■ **Data excerpt**

▼▼▼

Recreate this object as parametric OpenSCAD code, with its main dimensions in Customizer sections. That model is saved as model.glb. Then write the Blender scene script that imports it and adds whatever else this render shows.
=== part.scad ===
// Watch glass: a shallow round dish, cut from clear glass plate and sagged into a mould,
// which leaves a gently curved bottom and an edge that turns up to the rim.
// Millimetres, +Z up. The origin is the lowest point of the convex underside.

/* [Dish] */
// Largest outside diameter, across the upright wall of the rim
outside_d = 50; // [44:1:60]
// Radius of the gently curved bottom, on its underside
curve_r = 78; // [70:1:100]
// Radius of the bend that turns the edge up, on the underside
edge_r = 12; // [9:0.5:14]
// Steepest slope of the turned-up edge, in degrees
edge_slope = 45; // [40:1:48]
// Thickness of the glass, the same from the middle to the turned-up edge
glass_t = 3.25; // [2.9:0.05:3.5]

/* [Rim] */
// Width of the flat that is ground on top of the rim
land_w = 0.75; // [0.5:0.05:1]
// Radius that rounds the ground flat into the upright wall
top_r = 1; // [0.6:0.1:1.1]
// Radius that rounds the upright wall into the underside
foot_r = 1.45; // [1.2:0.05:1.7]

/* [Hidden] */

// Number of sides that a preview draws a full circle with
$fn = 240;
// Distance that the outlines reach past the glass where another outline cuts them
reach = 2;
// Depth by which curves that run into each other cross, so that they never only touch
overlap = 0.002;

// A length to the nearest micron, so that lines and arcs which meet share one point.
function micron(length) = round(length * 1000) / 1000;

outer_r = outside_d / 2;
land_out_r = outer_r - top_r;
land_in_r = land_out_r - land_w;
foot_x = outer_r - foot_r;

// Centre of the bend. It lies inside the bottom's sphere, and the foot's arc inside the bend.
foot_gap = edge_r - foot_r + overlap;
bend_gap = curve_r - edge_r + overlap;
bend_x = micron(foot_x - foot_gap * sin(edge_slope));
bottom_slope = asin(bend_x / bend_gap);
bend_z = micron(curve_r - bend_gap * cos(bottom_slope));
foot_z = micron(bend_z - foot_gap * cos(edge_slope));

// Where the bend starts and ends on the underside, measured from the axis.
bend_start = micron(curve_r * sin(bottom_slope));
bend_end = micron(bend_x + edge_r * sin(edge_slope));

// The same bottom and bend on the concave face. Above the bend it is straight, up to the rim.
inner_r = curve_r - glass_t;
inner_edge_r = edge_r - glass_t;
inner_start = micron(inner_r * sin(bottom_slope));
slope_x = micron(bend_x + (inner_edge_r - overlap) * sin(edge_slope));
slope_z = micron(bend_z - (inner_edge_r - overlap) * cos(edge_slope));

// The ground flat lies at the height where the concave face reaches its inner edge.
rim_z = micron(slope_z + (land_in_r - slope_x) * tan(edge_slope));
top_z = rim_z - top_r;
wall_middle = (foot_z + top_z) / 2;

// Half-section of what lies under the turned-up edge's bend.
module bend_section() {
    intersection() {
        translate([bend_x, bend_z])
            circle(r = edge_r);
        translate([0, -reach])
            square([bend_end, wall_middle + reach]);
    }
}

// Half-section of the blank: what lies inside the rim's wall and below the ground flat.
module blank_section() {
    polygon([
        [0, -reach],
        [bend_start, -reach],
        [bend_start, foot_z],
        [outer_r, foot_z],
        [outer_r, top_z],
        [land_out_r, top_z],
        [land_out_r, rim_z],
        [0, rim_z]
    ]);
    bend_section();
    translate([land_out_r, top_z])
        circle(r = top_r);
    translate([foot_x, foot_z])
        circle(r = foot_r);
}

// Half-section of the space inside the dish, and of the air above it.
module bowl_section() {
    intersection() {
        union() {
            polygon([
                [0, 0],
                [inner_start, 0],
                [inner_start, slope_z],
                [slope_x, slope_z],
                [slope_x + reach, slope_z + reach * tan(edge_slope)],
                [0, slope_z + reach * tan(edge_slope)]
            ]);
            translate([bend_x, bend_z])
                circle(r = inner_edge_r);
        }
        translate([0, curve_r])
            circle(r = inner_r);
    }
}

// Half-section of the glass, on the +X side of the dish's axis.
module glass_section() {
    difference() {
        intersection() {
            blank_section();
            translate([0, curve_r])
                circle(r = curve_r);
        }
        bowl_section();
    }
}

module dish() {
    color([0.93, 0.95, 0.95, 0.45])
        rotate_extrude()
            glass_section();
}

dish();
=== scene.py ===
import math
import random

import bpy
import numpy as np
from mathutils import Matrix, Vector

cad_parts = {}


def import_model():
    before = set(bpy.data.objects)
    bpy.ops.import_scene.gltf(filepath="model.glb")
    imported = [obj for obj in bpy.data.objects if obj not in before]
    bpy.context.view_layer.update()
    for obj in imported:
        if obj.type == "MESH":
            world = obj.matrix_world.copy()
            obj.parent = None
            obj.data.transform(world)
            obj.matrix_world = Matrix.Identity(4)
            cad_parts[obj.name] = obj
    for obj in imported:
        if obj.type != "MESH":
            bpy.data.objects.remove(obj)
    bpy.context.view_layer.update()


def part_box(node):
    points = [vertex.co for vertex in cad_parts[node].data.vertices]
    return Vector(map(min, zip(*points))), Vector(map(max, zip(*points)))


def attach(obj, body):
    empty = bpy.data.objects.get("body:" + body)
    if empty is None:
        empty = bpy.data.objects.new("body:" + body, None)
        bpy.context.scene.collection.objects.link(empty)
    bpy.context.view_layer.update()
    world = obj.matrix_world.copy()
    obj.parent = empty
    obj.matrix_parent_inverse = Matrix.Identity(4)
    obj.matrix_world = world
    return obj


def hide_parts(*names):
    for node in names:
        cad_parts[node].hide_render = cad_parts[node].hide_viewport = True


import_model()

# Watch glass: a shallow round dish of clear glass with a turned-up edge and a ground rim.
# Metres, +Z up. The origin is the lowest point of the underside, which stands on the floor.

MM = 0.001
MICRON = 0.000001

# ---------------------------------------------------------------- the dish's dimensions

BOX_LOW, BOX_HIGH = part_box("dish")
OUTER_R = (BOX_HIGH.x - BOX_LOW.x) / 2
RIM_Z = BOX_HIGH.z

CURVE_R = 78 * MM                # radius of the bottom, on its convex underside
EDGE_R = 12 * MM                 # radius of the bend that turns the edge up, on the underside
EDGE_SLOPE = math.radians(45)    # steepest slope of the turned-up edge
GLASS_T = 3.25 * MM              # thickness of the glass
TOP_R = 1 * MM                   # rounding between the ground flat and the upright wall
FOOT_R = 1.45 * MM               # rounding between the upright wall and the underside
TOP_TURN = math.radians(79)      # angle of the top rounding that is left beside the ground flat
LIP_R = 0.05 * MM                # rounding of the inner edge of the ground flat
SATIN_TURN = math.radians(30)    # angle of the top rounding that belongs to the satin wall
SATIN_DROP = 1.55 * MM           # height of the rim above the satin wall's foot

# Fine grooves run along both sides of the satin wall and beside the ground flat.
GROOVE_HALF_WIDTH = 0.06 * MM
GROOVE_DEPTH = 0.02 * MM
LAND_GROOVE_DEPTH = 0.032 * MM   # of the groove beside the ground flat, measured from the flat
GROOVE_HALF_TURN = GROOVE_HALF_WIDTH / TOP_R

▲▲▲

■ **Exercise**
Within the listing above, give again exactly every line from the line with "the dish's axis." through the line with "# Watch glass: a", both included, and no other line.

■ **Written response**
// Half-section of the glass, on the +X side of the dish's axis.
module glass_section() {
    difference() {
        intersection() {
            blank_section();
            translate([0, curve_r])
                circle(r = curve_r);
        }
        bowl_section();
    }
}

module dish() {
    color([0.93, 0.95, 0.95, 0.45])
        rotate_extrude()
            glass_section();
}

dish();
=== scene.py ===
import math
import random

import bpy
import numpy as np
from mathutils import Matrix, Vector

cad_parts = {}


def import_model():
    before = set(bpy.data.objects)
    bpy.ops.import_scene.gltf(filepath="model.glb")
    imported = [obj for obj in bpy.data.objects if obj not in before]
    bpy.context.view_layer.update()
    for obj in imported:
        if obj.type == "MESH":
            world = obj.matrix_world.copy()
            obj.parent = None
            obj.data.transform(world)
            obj.matrix_world = Matrix.Identity(4)
            cad_parts[obj.name] = obj
    for obj in imported:
        if obj.type != "MESH":
            bpy.data.objects.remove(obj)
    bpy.context.view_layer.update()


def part_box(node):
    points = [vertex.co for vertex in cad_parts[node].data.vertices]
    return Vector(map(min, zip(*points))), Vector(map(max, zip(*points)))


def attach(obj, body):
    empty = bpy.data.objects.get("body:" + body)
    if empty is None:
        empty = bpy.data.objects.new("body:" + body, None)
        bpy.context.scene.collection.objects.link(empty)
    bpy.context.view_layer.update()
    world = obj.matrix_world.copy()
    obj.parent = empty
    obj.matrix_parent_inverse = Matrix.Identity(4)
    obj.matrix_world = world
    return obj


def hide_parts(*names):
    for node in names:
        cad_parts[node].hide_render = cad_parts[node].hide_viewport = True


import_model()

# Watch glass: a shallow round dish of clear glass with a turned-up edge and a ground rim.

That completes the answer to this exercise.